If you are missing your trip to Whitby, here at the Riviera Guesthouse, our aim is to fill the gap with our April blog. 
 
Our latest instalment will give you a glimpse of Whitby through a selection of TV series, films and books.  
 
Hopefully by the end of the blog, you can almost hear the seagulls and smell those tasty fish and chips! 
 
 
This recent BBC adaptation featured Whitby, the iconic Abbey and 199 Steps. 
 
 
Yet these famous movies and/or TV series are just the tip of the iceberg, and while there are too many to mention in great detail, we thought a whistle-stop tour of the more well-known celluloid or literary moments ensures you can view your favourite seaside town from the comfort of your sofa. 
 
Hopefully this will satisfy your whimsical yearnings for Whitby until you can visit us again! 
The well-loved TV drama series 'Heartbeat' (1992 to 2010) is set in our area, with the drama revolving around the fictional locations of Ashfordly and Aidensfield. The original books are written by Nicholas Rhea, the pen name for the former Yorkshire policeman. 
 
Another book and film that references our area is 'Possession'. The film (2002) stars Gwyneth Paltrow, while the book was written by AS Byatt. The 1990 best-seller also won the prestigious Booker Prize. The film locations took in a jet shop in Whitby and nearby locations include Runswick Bay, Ravenscar and Beck Hole. 
 
Our rugged coast forms the backdrop for a re-telling of the 1914 Antarctic expedition led by seasoned polar explorer, Sir Ernest Shackleton, featuring thespian actor Sir Kenneth Branagh in the title role. The epic true story is one of the greatest survival feats in all exploration.

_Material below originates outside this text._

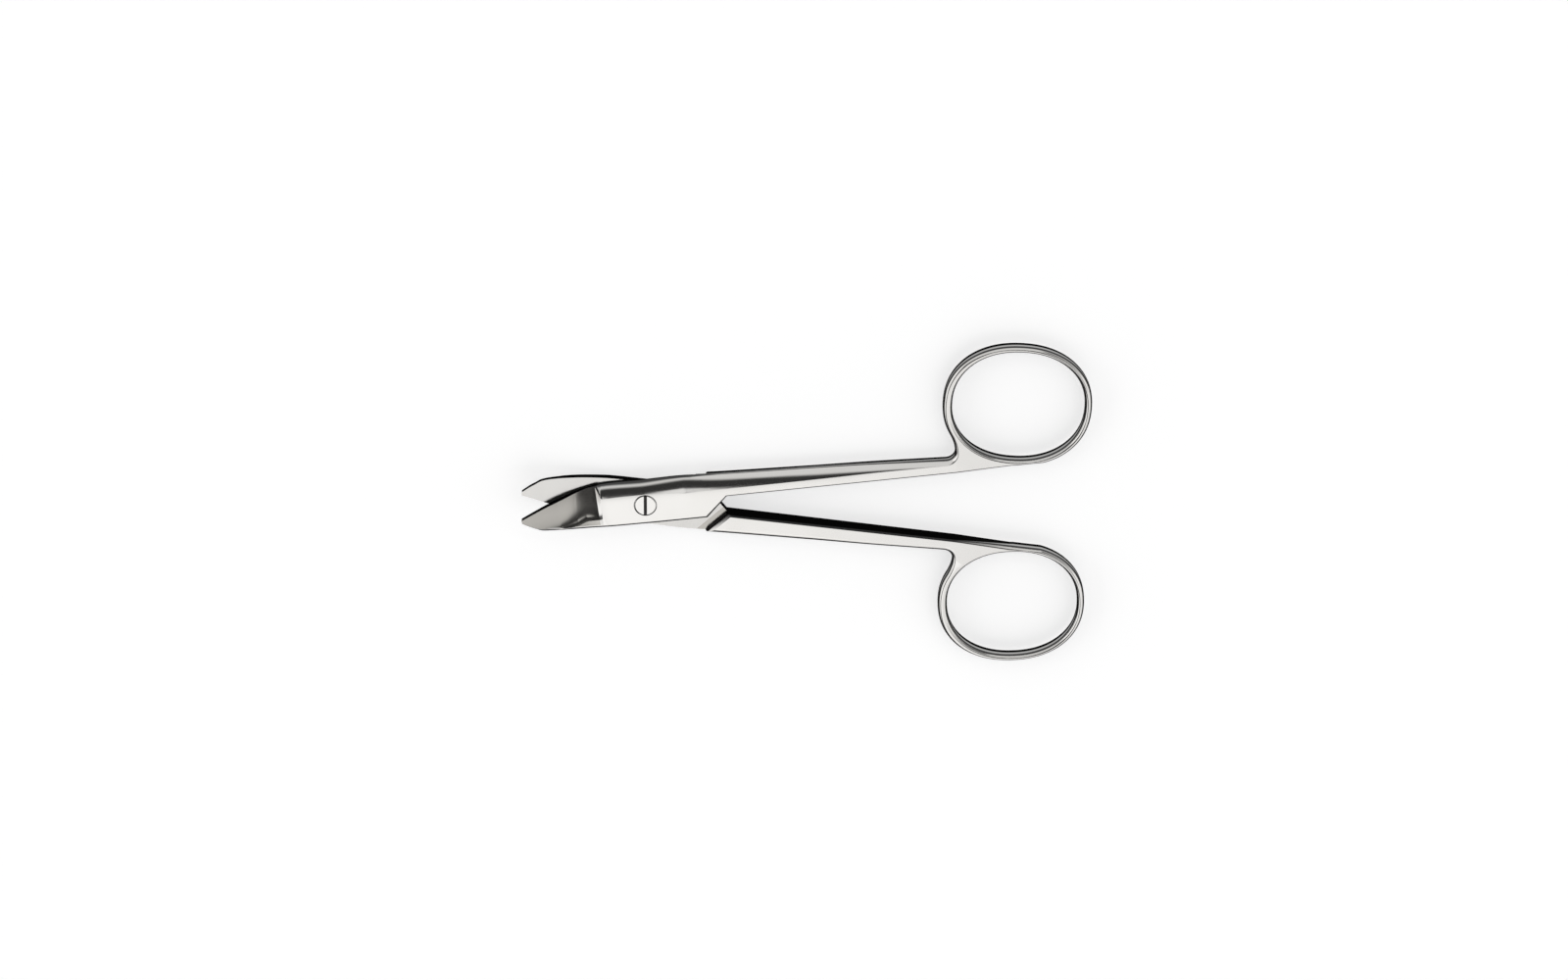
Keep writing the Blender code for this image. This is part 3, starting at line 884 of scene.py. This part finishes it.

Parts of our dramatic coastline appear in the 2002 Shackleton TV version of this timeless tale. 
 
From the south polar region to the northern one, the 1999 film 'Captain Jack's, with Bob Hoskins, tells the story of a sea captain who retraces the sailing route of the 18th century seafarer Captain William Scoresby. 
Other movies that use Whitby as a location include James Herriot’s 'All Creatures Great and Small' in 1975, starring Brenda Bruce, and more recently 'Victoria' (TV series, from 2016 to the present day), depicting the trials and tribulations of one of our most famous monarchs, Queen Victoria. 
 
So far, we’ve described a number of books, TV series and films that have woven Whitby into their narratives. 
 
Yet we’ve omitted perhaps one of Whitby’s most famous authors who lived in and wrote about Whitby in detail. This lady captured our town in her writing, read by vast numbers in the 1800s. 
 
Mary Linskill was born on 13th December 1840 and died in April 1891, laid to rest in St Mary’s churchyard, Whitby. Born in Blackburn’s Yard in the town, Mary later apprenticed as a milliner. She moved to Manchester, Nottinghamshire and Derby for work purposes. 
 
Mary showed a talent for the written word and her most famous work, 'The Haven Under the Hill', was published in September 1886. 
The novel relates the story of Dorigen Gower, a young, working class girl, daughter of a jet worker, who tries to ‘make it’ as a successful novelist. We won’t give the plot away however it revolves around the town and has dramatic narrative twists and includes some rather macabre moments! 
 
Mary didn’t make huge sums of money from her writing, even though she wrote a number of novels, poetry and short stories, including 'Between the Heather and the Northern Sea', and 'Tales of the North Riding'. 
 
She is sometimes referred to as ‘the Whitby novelist’ and the Yorkshire landscape is the hallmark of her writing. 
 
Moving to more modern times, novelist Jessica Blair has written scores of romantic novels set in and around Whitby. Jessica is actually the pen name for male writer Bill Spence. 
 
The Jessica Blair website says: “The rugged Yorkshire coast and its port of the 19th century form the backdrop to most of the novels of romance, mystery and adventure”, which sums up the Whitby connection very nicely. Novel titles include 'A Distant Harbour', 'Secrets of a Whitby Girl' and 'The Locket'. 
Other Whitby connections to famous literary works include those with Lewis Carroll, author of classic children's novels 'Alice in Wonderland' and 'Alice Through The Looking Glass.' Earlier this year, we wrote an entire blog about this fascinating link. 
 
Of course, Whitby continues to inspire present-day authors including GP Taylor with 'Shadowmancer'; 'The Whitby Witches', a trilogy by Robin Jarvis and 'Started Early, Took My Dog' by Kate Atkinson. 
 
So, whether you want to relax in your living room with a film or sit back with a book, there are plenty of Whitby-inspired creations for you to watch or read, keeping up your Whitby ‘fix’ for the time being.